Some might see a touch of troubling irony, indeed, in the triumphant Twitter post by the American Museum of Natural History when the moustached Kingfisher was found. “These are the 1st-ever photos of a male moustached kingfisher! More on this ‘ghost’ species,” it said.

Yes. That particular specimen is quite the representative of a ghost species these days.

I too am upset that Chris Filardi has killed a rare bird, but not so much for conservational reasons. I’m upset that science is still stuck in the same cycle of pretended neutrality that requires everything it studies to be basically inanimate.

Let me unpack that. Science attempts to create objective knowledge. In fact, one of the meanings of the word science is objective knowledge itself. Most people consider science to refer mostly to a process or a method. But the goal of science is a complete knowledge: just the facts.

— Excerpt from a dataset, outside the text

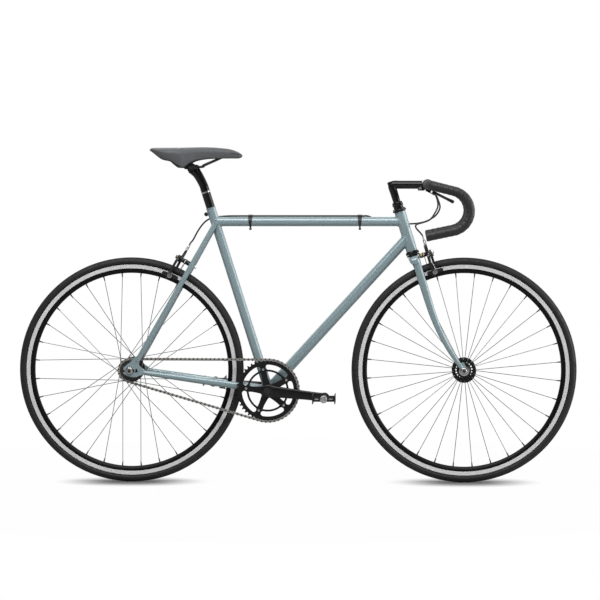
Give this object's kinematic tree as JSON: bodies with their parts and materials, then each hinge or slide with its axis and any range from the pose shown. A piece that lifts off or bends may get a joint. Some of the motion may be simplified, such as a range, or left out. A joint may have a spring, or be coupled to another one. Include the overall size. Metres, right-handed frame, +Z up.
{
  "type": "single-speed city bicycle",
  "caption": "City bicycle with a steel diamond frame, fixed sprocket, drop bar, side-pull brakes with levers on the bar tops, quill stem and padded saddle.",
  "frame": {"origin": "on the ground, midway between the axles, in the middle plane", "axes": "+X forward, +Y to the rider's left, +Z up"},
  "size_m": [1.681, 0.4388, 1.0102],
  "materials": {
    "frame_paint": "glossy pale blue-grey paint",
    "black_paint": "satin black paint",
    "black_alloy": "black anodised, satin",
    "rim_alloy": "black with bare machined braking surfaces",
    "spoke_steel": "drawn steel wire on a black hub",
    "tyre_rubber": "matte black tread and sidewall",
    "tube_rubber": "matte",
    "chain_steel": "nickel plated, lightly oiled",
    "zinc_steel": "zinc plated",
    "bar_tape": "matte wound cork tape",
    "housing_black": "smooth black cable housing",
    "saddle_cover": "matte synthetic cover"
  },
  "bodies": {
    "frame": {"head_tube": "frame_paint", "top_tube": "frame_paint", "down_tube": "frame_paint", "seat_tube": "frame_paint", "bottom_bracket_shell": "frame_paint", "chain_stay_left": "frame_paint", "chain_stay_right": "frame_paint", "seat_stay_left": "frame_paint", "seat_stay_right": "frame_paint", "track_end_left": "frame_paint", "track_end_right": "frame_paint", "brake_bridge": "frame_paint", "seat_binder_bolt": "zinc_steel", "headset_upper_cup": "black_alloy", "headset_lower_cup": "black_alloy", "bottom_bracket_cartridge": "black_alloy", "rear_axle": "zinc_steel", "rear_brake_bolt": "zinc_steel", "chain": "chain_steel", "rear_brake_housing": "housing_black", "housing_clip_front": "black_alloy", "housing_clip_rear": "black_alloy"},
    "seat": {"seatpost": "black_alloy", "saddle_clamp": "black_alloy", "saddle_rails": "black_paint", "saddle": "saddle_cover"},
    "fork": {"fork_steerer_and_crown": "frame_paint", "fork_blade_left": "frame_paint", "fork_blade_right": "frame_paint", "headset_race_and_locknut": "black_alloy", "stem": "black_paint", "handlebar": "black_alloy", "bar_tape_left": "bar_tape", "bar_tape_right": "bar_tape", "lever_bracket_left": "black_alloy", "lever_bracket_right": "black_alloy", "front_brake_bolt": "zinc_steel", "front_axle": "zinc_steel", "front_brake_housing": "housing_black"},
    "lever_left": {"brake_lever_left": "black_paint"},
    "lever_right": {"brake_lever_right": "black_paint"},
    "front_arm_inner": {"front_brake_arm_inner": "black_alloy"},
    "front_arm_outer": {"front_brake_arm_outer": "black_alloy"},
    "rear_arm_inner": {"rear_brake_arm_inner": "black_alloy"},
    "rear_arm_outer": {"rear_brake_arm_outer": "black_alloy"},
    "front_wheel": {"front_tyre": "tyre_rubber", "front_inner_tube": "tube_rubber", "front_rim": "rim_alloy", "front_spoked_hub": "spoke_steel"},
    "rear_wheel": {"rear_tyre": "tyre_rubber", "rear_inner_tube": "tube_rubber", "rear_rim": "rim_alloy", "rear_spoked_hub": "spoke_steel", "sprocket": "chain_steel"},
    "crankset": {"crank_spindle": "zinc_steel", "crank_right": "black_alloy", "crank_left": "black_alloy", "chainring": "black_alloy"},
    "left_pedal": {"pedal_left": "black_alloy"},
    "right_pedal": {"pedal_right": "black_alloy"}
  },
  "joints": [
    {"name": "steering", "type": "hinge", "parent": "frame", "child": "fork", "pos_m": [0.34473, 0, 0.69739], "axis": [-0.2932, 0, 0.956], "range_deg": [-60, 60], "deforming": ["rear_brake_housing"]},
    {"name": "front_wheel_spin", "type": "hinge", "parent": "fork", "child": "front_wheel", "pos_m": [0.5015, 0, 0.339], "axis": [0, 1, 0], "continuous": true},
    {"name": "rear_wheel_spin", "type": "hinge", "parent": "frame", "child": "rear_wheel", "pos_m": [-0.5015, 0, 0.339], "axis": [0, 1, 0], "continuous": true},
    {"name": "crank_spin", "type": "hinge", "parent": "frame", "child": "crankset", "pos_m": [-0.08768, 0, 0.2789], "axis": [0, 1, 0], "continuous": true, "deforming": ["chain"]},
    {"name": "pedal_left_spin", "type": "hinge", "parent": "crankset", "child": "left_pedal", "pos_m": [-0.25917, 0.067, 0.29753], "axis": [0, 1, 0], "continuous": true},
    {"name": "pedal_right_spin", "type": "hinge", "parent": "crankset", "child": "right_pedal", "pos_m": [0.08381, -0.067, 0.26027], "axis": [0, 1, 0], "continuous": true},
    {"name": "seatpost_height", "type": "slide", "parent": "frame", "child": "seat", "axis": [-0.3024, 0, 0.9532], "range_m": [-0.06, 0.1]},
    {"name": "brake_lever_left_pivot", "type": "hinge", "parent": "fork", "child": "lever_left", "pos_m": [0.41157, 0.053, 0.87374], "axis": [0.4478, 0, 0.8942], "range_deg": [0, 20], "stiffness_Nm_per_rad": 0.6, "springref_deg": -20.05},
    {"name": "brake_lever_right_pivot", "type": "hinge", "parent": "fork", "child": "lever_right", "pos_m": [0.41157, -0.053, 0.87374], "axis": [-0.4478, 0, -0.8942], "range_deg": [0, 20], "stiffness_Nm_per_rad": 0.6, "springref_deg": -20.05},
    {"name": "front_arm_inner_pivot", "type": "hinge", "parent": "fork", "child": "front_arm_inner", "pos_m": [0.35097, 0, 0.67702], "axis": [0.956, 0, 0.2932], "range_deg": [0, 1.6]},
    {"name": "front_arm_outer_pivot", "type": "hinge", "parent": "fork", "child": "front_arm_outer", "pos_m": [0.35097, 0, 0.67702], "axis": [-0.956, 0, -0.2932], "range_deg": [0, 1.6]},
    {"name": "rear_arm_inner_pivot", "type": "hinge", "parent": "frame", "child": "rear_arm_inner", "pos_m": [-0.31827, 0, 0.65352], "axis": [-0.8709, 0, 0.4915], "range_deg": [0, 1.6]},
    {"name": "rear_arm_outer_pivot", "type": "hinge", "parent": "frame", "child": "rear_arm_outer", "pos_m": [-0.31827, 0, 0.65352], "axis": [0.8709, 0, -0.4915], "range_deg": [0, 1.6]}
  ],
  "couplings": [
    {"joint": "crank_spin", "follows": "rear_wheel_spin", "ratio": 0.36956},
    {"joint": "front_arm_inner_pivot", "follows": "brake_lever_left_pivot", "ratio": 0.08},
    {"joint": "front_arm_outer_pivot", "follows": "brake_lever_left_pivot", "ratio": 0.08},
    {"joint": "rear_arm_inner_pivot", "follows": "brake_lever_right_pivot", "ratio": 0.08},
    {"joint": "rear_arm_outer_pivot", "follows": "brake_lever_right_pivot", "ratio": 0.08}
  ]
}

Here is the problem with the supremacy of facts and the idolatry of objectivity: they require death. Wherever there is life and change, there is uncertainty. For science to be certain, it basically requires the world to be fixed. Which is another way of saying “dead.” The easiest way to keep a bird from moving while you’re trying to study it is, you know, to kill it.

Are there other ways of gaining knowledge? Of course. Experience and intimacy, though they take longer and are more subjective, also provide profound insights into the world that are completely unavailable when you start killing things to study them without all the pesky uncertainties of life.